Brik interviews the head of a Jewish center in Chisinau in Moldova, as he tracks down the history of the Averbuch family, he asks her how she feels about the pogrom.

"How do I feel about the pogrom?"

"Yes. How do you feel about the pogrom?"

Silence. Then she said:

"That outburst of bestial anti-Semitism is indelibly stamped upon our national consciousness."

I chortled, but she was not kidding. I said:

"No, really. How do you - you, Iuliana - feel about it? What do you feel when you think about it? Anger? Despair? Hatred?

She wagged her head to show she did not like the question.

"See, I am actually Bosnian," I said. She did not react to the news. "And when I think about what happened in Bosnia, I feel this filthy, fury, this rage at the world. Sometimes, I fantasize about breaking the kneecaps of Karadzic, the war criminal. Or I see my self smashing someone's jaw with a hammer."

[...]

Once Mary lost a patient on the surgical table. He was a gang member taken down in a drive-by-shooting. The bullet was lodged in his frontal lobe; somehow he was conscious when they brought him in. He talked to her; he asked her for her name; he told her his - it was, unbelievably, Lincoln. But there was nothing she could do; he died under the knife. That night she sat in the living-room armchair as on a throne, staring at the same page of a People magazine for fifteen minutes before she passed out, her cheek on her shoulder, only to wake up and confront my questions: "How did you feel after he dies? What were your thoughts? Whereupon Mary got up, dragged her blankets to the bedroom like a gown train, and pushed the door in my inquisitorial face. I was enraged; I banged at the door and eventually slammed it open, as though I was breaking in, to find her in bed, turned to the wall, the blanket pulled up to her temple. "Don't you ever get angry?" I shouted. "You must get angry. You must hate somebody. What makes you so goddam different?" Later on I apologized halfheartedly, and so did she. "When a patient dies," she explained, rather unhelpfully, "I feel that he is dead."
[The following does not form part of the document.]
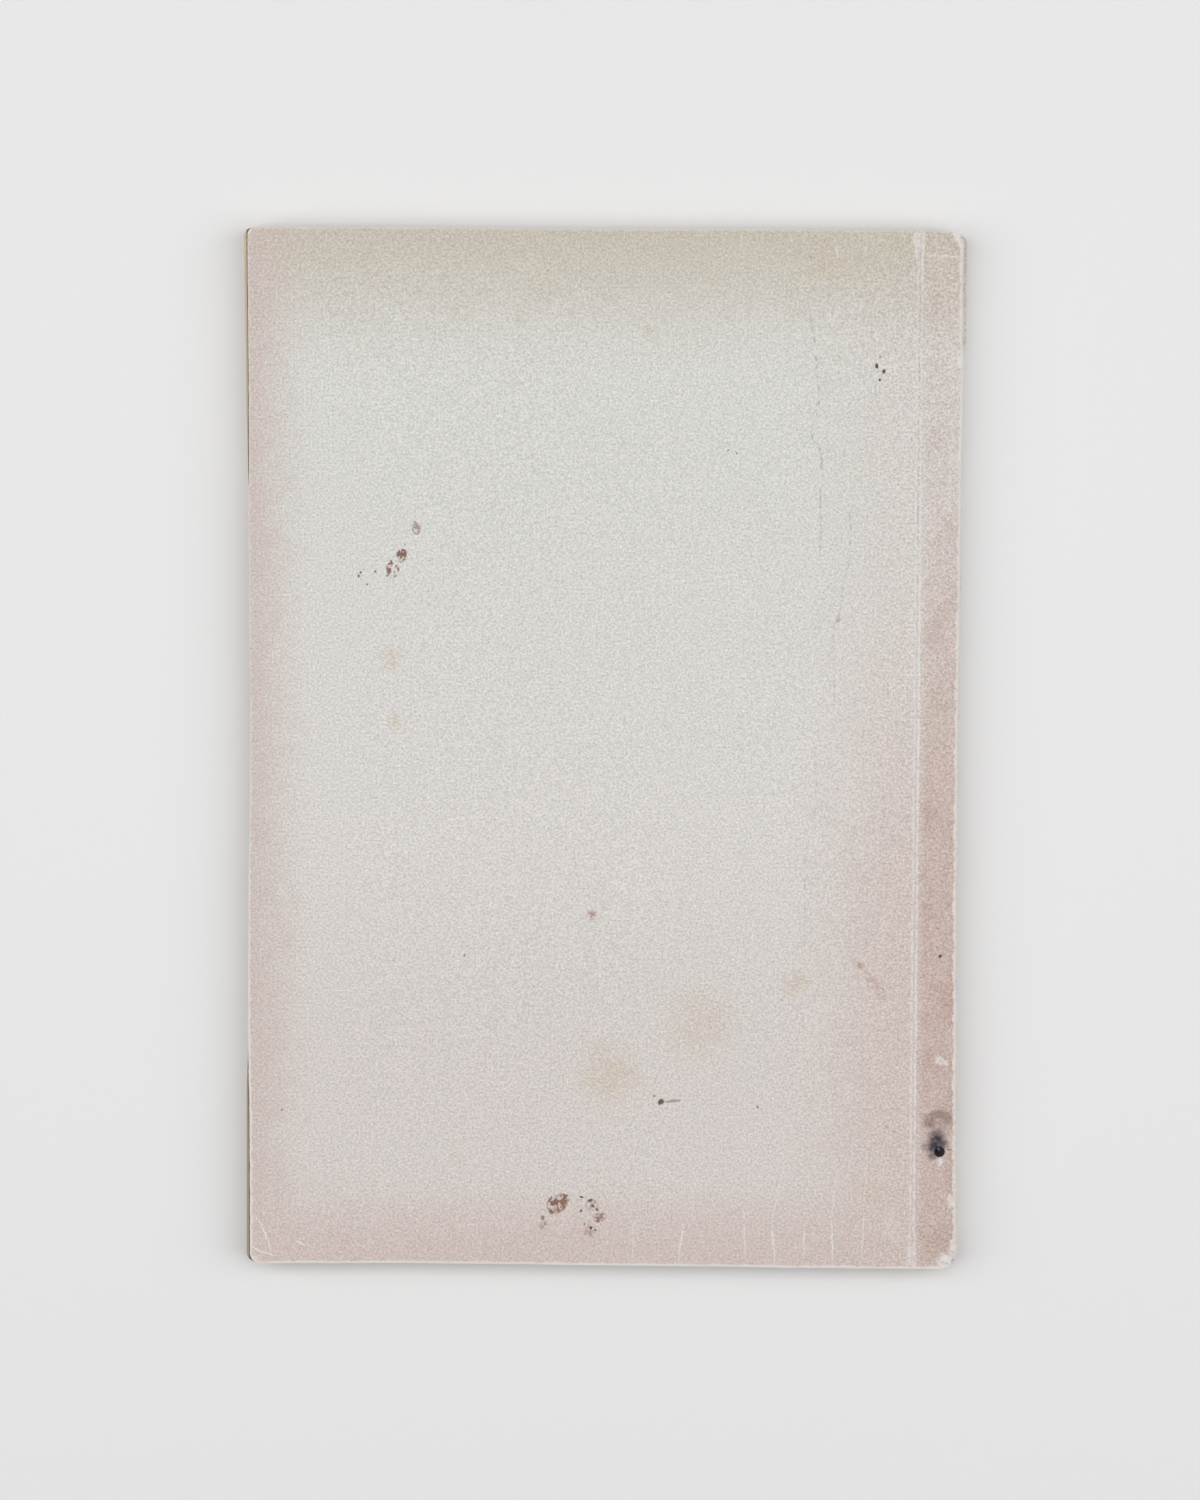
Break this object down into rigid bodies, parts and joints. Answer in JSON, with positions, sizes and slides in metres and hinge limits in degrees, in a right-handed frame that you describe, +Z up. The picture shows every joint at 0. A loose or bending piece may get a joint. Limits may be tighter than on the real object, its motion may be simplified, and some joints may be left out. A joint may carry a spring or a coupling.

I really felt that this book was not so much about the events of the murder and the writing of it, but rather about the currents that ran beneath them. The passions that run beneath angry mobs, the frightened wealthy bureaucrat when an immigrant with worn clothes and an unfamiliar smell walks to his door, the writer when he feels he cannot really know someone who he loves ever, the pogrom survivor, whether you're fleeing Cossaks' in the early 1900s or Karadzic in the 1990s, who has only just now been captured. When those feelings began to be unleashed, that's when this book really got going for me; when it stopped being about the writing and started to come from somewhere. Sometimes I feel like Hemon is just too amusing for his own good. I feel like he toyed with me. Like I had to get that his writing is some sort of achievement. Well OK - I know he emigrated here in 1992 and wrote his first story in English in 1995. I know he's a certified genius. I don't care. I don't want that on every page. I don't read books for that. Give me the story. Ultimately this is a very powerful one.